E’ PRIMAVERA: esce CLASSE Z

Sette anni fa il mio terz'ultimo film, IO SONO CON TE, usciva con ottime recensioni, le migliori che avevo mai ricevuto. Incassava un totale di 100.000 euro quando ne era costati quasi 3 milioni (soldi pubblici). Per me un esito inaccettabile, a maggior ragione perché era il film che più avevo inseguito e amato (già solo per il fatto che l'aveva ideato e scritto Nicoletta Micheli, il mio amore).

Da questo episodio e da molti altri che coinvolgevano i miei colleghi, mi resi conto che qualcosa stava cambiando. Non si trattava solo della crisi del cinema d'autore, della crescente diffidenza del pubblico italiano verso il cinema nostrano o della diffusione sempre più capillare di fruizioni alternative alla sala. Stava avvenendo una sorta di mutazione antropologica che, almeno nel nostro paese, portava alla graduale marginalizzazione del cinema come fenomeno sociale e culturale. Quello che è accaduto negli anni successivi mi ha confermato che c'era qualcosa di corretto in questa analisi (e che nessun mercoledì a 2 euro potrà sanare...).

Non potrò mai ringraziare abbastanza la Colorado per avermi offerto, in questa delicata fase, la possibilità di realizzare commedie, unico genere ancora parzialmente all’attivo nella zoppicante industria cinematografica del nostro paese. In realtà, io avrei cominciato a farle molti anni prima, ma altri non avevano avuto fiducia nella mia capacità di gestirle.
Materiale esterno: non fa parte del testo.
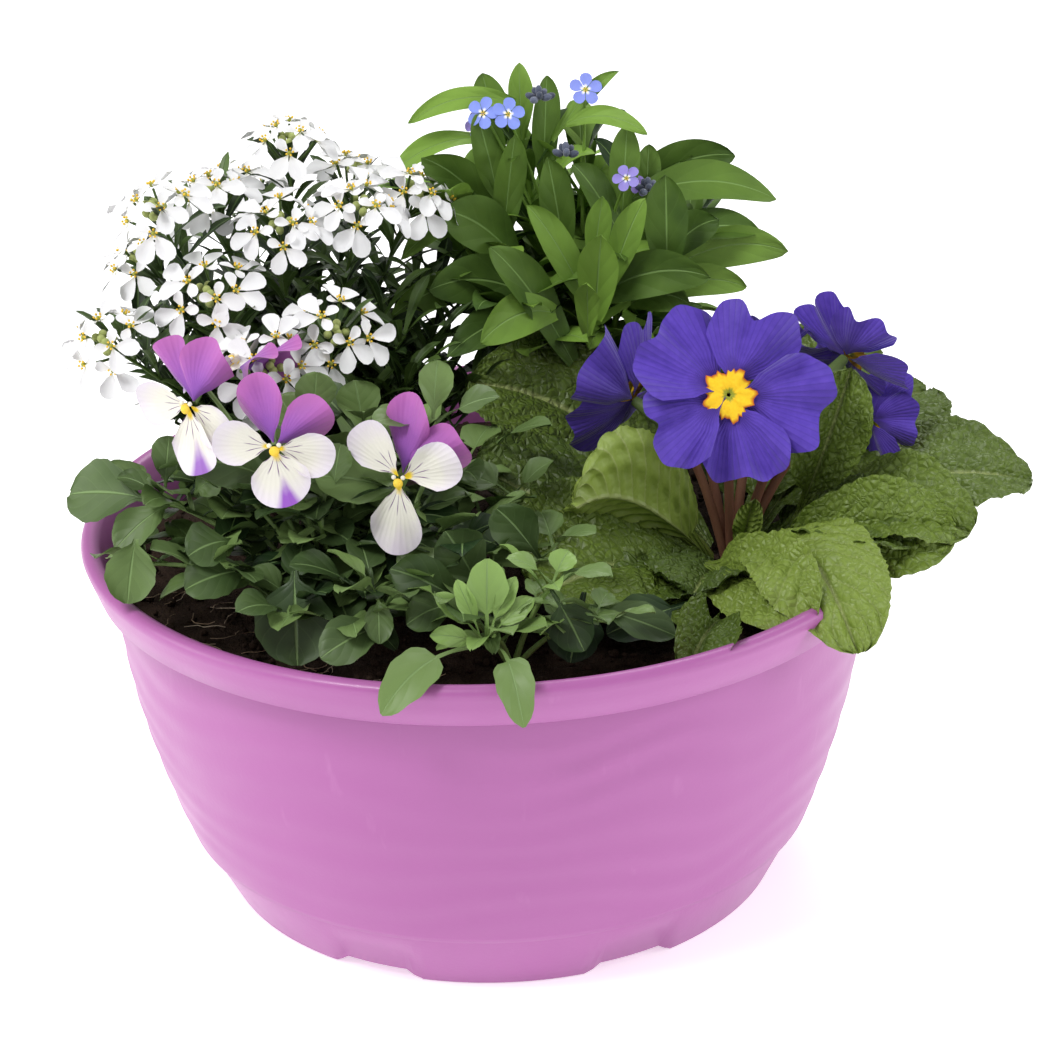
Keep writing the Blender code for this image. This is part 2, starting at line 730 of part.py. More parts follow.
def make_leafy_stem(plant, root, end, arch, thick, draw, count, habit, large=()):
    """A stem with its large leaves, then small ones set round it, each a golden angle on."""
    out = Vector((end.x - root.x, end.y - root.y, 0))
    begin = root + out * 0.04
    bow = add_stem(plant, begin, end, arch, thick, sides=3, steps=4)
    outline, rows = habit["outline"], habit["rows"]
    shape = dict(cup=habit["cup"], teeth=habit["teeth"])
    for t, tip, pull, width in large:
        base = arc_point(begin, end, bow, t)
        clear_blade(plant, base, Vector(tip), Vector(pull), width, outline, rows + 1, start=0.25, **shape)
    turn = draw.uniform(0, math.tau)
    for k in range(count):
        t = habit["start"] + (habit["stop"] - habit["start"]) * k / max(1, count - 1)
        base = arc_point(begin, end, bow, t)
        turn += GOLDEN
        rise = math.radians(habit["pitch"] + 34 * t + draw.uniform(-10, 10))
        size = habit["length"] * draw.uniform(0.8, 1.15) * (1 - 0.18 * abs(t - 0.7))
        away = Vector((math.cos(turn), math.sin(turn), 0))
        tip = base + (away * math.cos(rise) + UP * math.sin(rise)) * size
        roll = draw.uniform(-0.4, 0.4)
        width = habit["width"] * draw.uniform(0.85, 1.1)
        clear_blade(plant, base, tip, size * 0.12, width, outline, rows, roll=roll, **shape)


def make_violet(green, lilac, white, yellow):
    for index, (place, facing, size, turn) in enumerate(VIOLET_BLOOMS, 1):
        make_violet_bloom(index, place, facing, size, turn, lilac, white, yellow)
    draw = random.Random(11)
    root = crown(VIOLET, 2)
    plant = {"pieces": [foot(VIOLET)], "trees": []}
    for place, facing, size, turn in VIOLET_BLOOMS:
        normal = Vector(facing).normalized()
        back = Vector(place) - normal * (PETAL_THICK * 1.5 + 1.4 + 0.7 + GAP)
        bend = back - normal * 7 + UP * 2
        add_stem(plant, root + (bend - root) * 0.04, bend, 10, 2.2, sides=3, steps=4)
        knee = bend - normal * 1.1 + Vector((0.21, 0.07, 0.12))
        add_stem(plant, knee, back, 1, 2.5, steps=1, taper=0.8)
    for end, arch, large in VIOLET_STEMS:
        make_leafy_stem(plant, root, Vector(end), arch, 2.4, draw, 3, VIOLET_HABIT, large)
    bush = fuse("violet_leaves", plant["pieces"], green)
    remember(bush.name, bush)
    plant = {"pieces": [foot(VIOLET_FRONT)], "trees": []}
    root = crown(VIOLET_FRONT, 2)
    for end, arch, large in VIOLET_FRONT_STEMS:
        make_leafy_stem(plant, root, Vector(end), arch, 2.4, draw, 4, VIOLET_FRONT_HABIT, large)
    shoot = fuse("violet_front_shoot", plant["pieces"], green)
    remember(shoot.name, shoot)


# Small flowers gathered in a head round a core, on a stalk.


def make_head(name, place, facing, finish, count, reach, lobes, dome, seed, core=3.2):
    draw = random.Random(seed)
    normal = Vector(facing).normalized()
    heart = Vector(place)
    pieces = [ball(heart, core)]
    right = normal.cross(Vector((0.2, 0.9, 0.3))).normalized()
    above = normal.cross(right)
    for k in range(count):
        turn = math.tau * k / max(1, count - 1) + draw.uniform(-0.15, 0.15)
        lean = math.radians(draw.uniform(54, 66)) if k else math.radians(4)
        size = reach * draw.uniform(0.92, 1.02)
        spin = draw.uniform(0, 2)
        for shift in (0, 0.3, -0.3, 0.6, -0.6):
            round_about = right * math.cos(turn + shift) + above * math.sin(turn + shift)
            out = normal * math.cos(lean) + round_about * math.sin(lean)
            middle = heart + out * dome
            test = floret(heart, middle, out, size + 1, lobes, spin, thick=1 + 2 * GAP)
            free = not crosses(test, placed.values())
            test.free()
            if free:
                pieces.append(floret(heart, middle, out, size, lobes, spin))
                break
    made = fuse(name, pieces, finish)
    remember(made.name, made)
    return heart - normal * (core + GAP)


CANDYTUFT_HEADS = [
    (-98, 8, 216),
    (-60, 46, 224),
    (-62, 14, 208),
    (-112, -16, 184),
    (-82, -6, 194),
    (-46, -14, 184),
    (-22, 40, 208),
    (-38, 22, 210),
    (-64, -26, 178),
    (-84, 34, 212),
    (-106, 40, 190),
    (-78, 72, 202),
    (-42, 74, 204),
]


def make_candytuft(green, white):
    draw = random.Random(7)
    root = crown(CANDYTUFT, 2)
    plant = {"pieces": [foot(CANDYTUFT)], "trees": []}
    ends = []
    for index, spot in enumerate(CANDYTUFT_HEADS, 1):
        heart = Vector(spot)
        facing = (heart - (root + UP * 40)).normalized()
        facing = (facing + UP * 0.5 + Vector((0, -0.25, 0))).normalized()
        ends.append(make_head(f"candytuft_head_{index}", heart, facing, white, 5, 7.4, 4, 12.5, 40 + index))
    for end in ends:
        make_leafy_stem(plant, root, end, 10, 2.2, draw, 3, CANDYTUFT_HABIT)
    bush = fuse("candytuft_leaves", plant["pieces"], green)
    remember(bush.name, bush)


# A stem's end, its arch, how many small leaves, and its large ones as for the violet.
FORGET_STEMS = [
    ((14, 62, 218), 8, 4, [(0.85, (14, 70, 254), (0, 0, 2), 12), (0.9, (-23, 50, 235), (0, 0, 15), 10)]),
    ((34, 66, 220), 4, 4, [(0.9, (60, 62, 242), (4, 0, 2), 9), (0.95, (64, 46, 212), (0, 0, 12), 10)]),
    ((-10, 50, 200), 12, 4, [(0.9, (-32, 44, 219), (0, 0, 15), 13), (0.7, (-30, 40, 186), (0, 0, 12), 14)]),
    ((52, 56, 202), 6, 5, [(0.85, (50, 62, 236), (0, 0, 2), 13)]),
    ((-6, 74, 186), 12, 4, []),
    ((70, 70, 190), 12, 4, [(0.85, (84, 72, 218), (0, 0, 6), 15), (0.8, (100, 66, 200), (0, 0, 8), 16)]),
    ((66, 92, 172), 14, 4, []),
    ((22, 92, 190), 10, 4, []),
    ((6, 34, 172), 14, 4, [(0.8, (-22, 20, 172), (0, 0, 12), 15), (0.95, (6, 18, 196), (0, 4, 4), 14)]),
    ((38, 40, 186), 8, 4, [(0.6, (92, 50, 180), (0, 0, 12), 16)]),
]
# Flower clusters: where, the way they face, how many flowers.
FORGET_CLUSTERS = [
    ((6, 50, 232), (-0.15, -0.85, 0.50), 3),
    ((35, 58, 236), (0.10, -0.85, 0.50), 2),
    ((50, 42, 212), (0.10, -0.70, 0.70), 1),
]
FORGET_BUDS = [((20, 58, 234), 4), ((28, 46, 216), 4)]


def make_forget_me_not(green, blue, bud_dark):
    draw = random.Random(23)
    root = crown(FORGET_ME_NOT, 2)
    plant = {"pieces": [foot(FORGET_ME_NOT)], "trees": []}
    ends = []
    for index, (place, facing, count) in enumerate(FORGET_CLUSTERS, 1):
        name = f"forget_cluster_{index}"
        ends.append(make_head(name, place, facing, blue, count, 5.4, 5, 6.0, 60 + index, core=2.0))
    for index, (place, count) in enumerate(FORGET_BUDS, 1):
        buds = [ball(Vector(place), 2.0)]
        for k in range(count):
            turn = GOLDEN * k
            buds.append(ball(Vector(place) + Vector((2 * math.cos(turn), 2 * math.sin(turn), 1.2)), 1.7, 1.3))
        made = fuse(f"forget_buds_{index}", buds, bud_dark)
        remember(made.name, made)
        ends.append(Vector(place) - UP * (2.0 + GAP))
    for end in ends:
        add_stem(plant, root + (end - root) * 0.04, end, 4, 2.2, sides=3, steps=4)
    for end, arch, count, large in FORGET_STEMS:
        make_leafy_stem(plant, root, Vector(end), arch, 3.0, draw, count, FORGET_HABIT, large)
    bush = fuse("forget_leaves", plant["pieces"], green)
    remember(bush.name, bush)


def main():
    for old in list(bpy.data.objects):
        bpy.data.objects.remove(old)
    pink = material("pink_plastic", (0.72, 0.24, 0.60), 0.42)
    earth = material("potting_soil", (0.035, 0.022, 0.016), 0.95)
    leaf = material("leaf_green", (0.10, 0.20, 0.05), 0.55)
    lilac = material("lilac_petal", (0.55, 0.20, 0.62), 0.6)
    white = material("white_petal", (0.88, 0.88, 0.86), 0.6)
    violet = material("violet_petal", (0.12, 0.07, 0.45), 0.6)
    yellow = material("yellow_eye", (0.90, 0.55, 0.02), 0.6)
    stalk = material("red_stalk", (0.28, 0.12, 0.09), 0.6)
    blue = material("blue_petal", (0.25, 0.32, 0.80), 0.6)
    buds = material("dark_bud", (0.10, 0.11, 0.20), 0.8)
    bowl = make_bowl(pink)
    remember("bowl", bowl)
    soil = make_soil(earth, FEET_IN_SOIL)
    remember("soil", soil)
    make_primrose(leaf, violet, yellow, stalk)
    make_violet(leaf, lilac, white, yellow)
    make_candytuft(leaf, white)
    make_forget_me_not(leaf, blue, buds)


main()
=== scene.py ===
import random
import bmesh
import bpy
from math import atan2, cos, exp, hypot, pi, radians, sin, sqrt, tau
from mathutils import Matrix, Vector, noise


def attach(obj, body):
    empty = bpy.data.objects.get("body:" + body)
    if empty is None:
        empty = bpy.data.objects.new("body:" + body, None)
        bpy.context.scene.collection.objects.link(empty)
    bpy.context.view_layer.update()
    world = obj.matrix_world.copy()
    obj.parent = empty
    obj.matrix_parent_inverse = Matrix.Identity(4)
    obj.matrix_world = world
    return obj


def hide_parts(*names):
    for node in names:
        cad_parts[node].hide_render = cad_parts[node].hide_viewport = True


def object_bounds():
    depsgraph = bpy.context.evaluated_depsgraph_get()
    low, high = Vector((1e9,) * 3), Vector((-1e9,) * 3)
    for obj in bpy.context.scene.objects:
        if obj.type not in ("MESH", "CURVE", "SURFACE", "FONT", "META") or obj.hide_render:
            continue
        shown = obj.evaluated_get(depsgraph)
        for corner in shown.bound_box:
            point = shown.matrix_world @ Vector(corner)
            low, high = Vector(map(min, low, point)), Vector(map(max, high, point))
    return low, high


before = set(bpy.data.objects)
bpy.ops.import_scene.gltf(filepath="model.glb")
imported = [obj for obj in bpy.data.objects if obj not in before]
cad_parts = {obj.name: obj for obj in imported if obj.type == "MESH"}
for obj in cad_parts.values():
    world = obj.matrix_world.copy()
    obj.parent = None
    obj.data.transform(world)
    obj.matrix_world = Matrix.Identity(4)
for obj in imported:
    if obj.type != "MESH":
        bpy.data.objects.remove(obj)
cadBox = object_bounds()
noise.seed_set(3)  # unseeded, the noise vectors would differ on each run

# lengths are in millimetres until a mesh is finished
mm = 0.001
up = Vector((0, 0, 1))
goldenAngle = radians(137.5)
weldGap = 0.015  # closes the seams of tubes and the middles of discs
boxGap = 0.00005  # metres kept free inside the frame's box
leafFacing = Vector((0, -0.8, 0.6))  # shown leaves face this way, a little above the camera
toCamera = Vector((0, -0.916, 0.402))  # from the plants to the camera


# materials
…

Li capisco: fare un film costa, tanto, ed è sacrosanto che produttori e finanziatori ci pensino su cento volte prima di investire su persone e idee che non sembrano offrire sufficienti garanzie.
Altrettanto, non ho nessuna nostalgia per il passato: c’era qualcosa di malsano in un sistema che per decenni ha finanziato (tanti) film i cui introiti erano incommensurabilmente inferiori ai capitali (pubblici) investiti. Un conto è la necessaria e indispensabile realizzazione di nuovi prototipi, la ricerca di nuove storie e nuovi modi di fare cinema. Un conto è il tenere in vita privilegi e posizioni di rendita non giustificate in alcun modo dal mercato, e spesso nemmeno dalla filiera festival/critica.

Se me ne daranno modo, tornerò volentieri a fare i cosiddetti film impegnati/d'autore. Le idee e la voglia non mancano di certo. Ma non ho nessun desiderio, né posso permettermi, di impegnare anni della mia vita in progetti che, quasi di default, non hanno che pochissime probabilità di recuperare i soldi investiti, ossia - quel che più conta - di essere visti dal più ampio numero di persone possibili. Non faccio, ne ho mai fatto, i film per me stesso, o una ristretta nicchia di cinefili. Se queste condizioni non ci saranno, vorrà dire che farò altro. La vita è molto di più del cinema e il reale, come dice qualcuno che ne capisce, è sempre superiore all'ideale.

CLASSE Z in sala da domani è un piccolo film, nato quasi "per caso" con Alessandro Usai, ma in cui ho creduto fin da subito e che mi sono divertito un sacco a realizzare. Un progetto che mi è cresciuto poco per volta fra le mani fino a diventare una scommessa personale, a cominciare dal bisogno di comunicare alle mie figlie tutta la mia empatia per la loro idiosincrasia a certi aspetti del quotidiano impegno scolastico. Un film che non vuole giudicare nessuno - a partire dai tanti professori che con passione svolgono ogni giorno il loro lavoro in mezzo a mille difficoltà - ma che sta apertamente dalla parte dei ragazzi, specie di quelli che vivono con disagio l'esperienza della scuola. Il film è per loro, e per i loro prof, genitori, parenti e amici. Insomma tutti.

E’ primavera, fa caldo, vacca boia, neanche il tempo ci aiuta. Andate a vederlo, presto, che i film ormai li tolgono subito. Poi mi dite.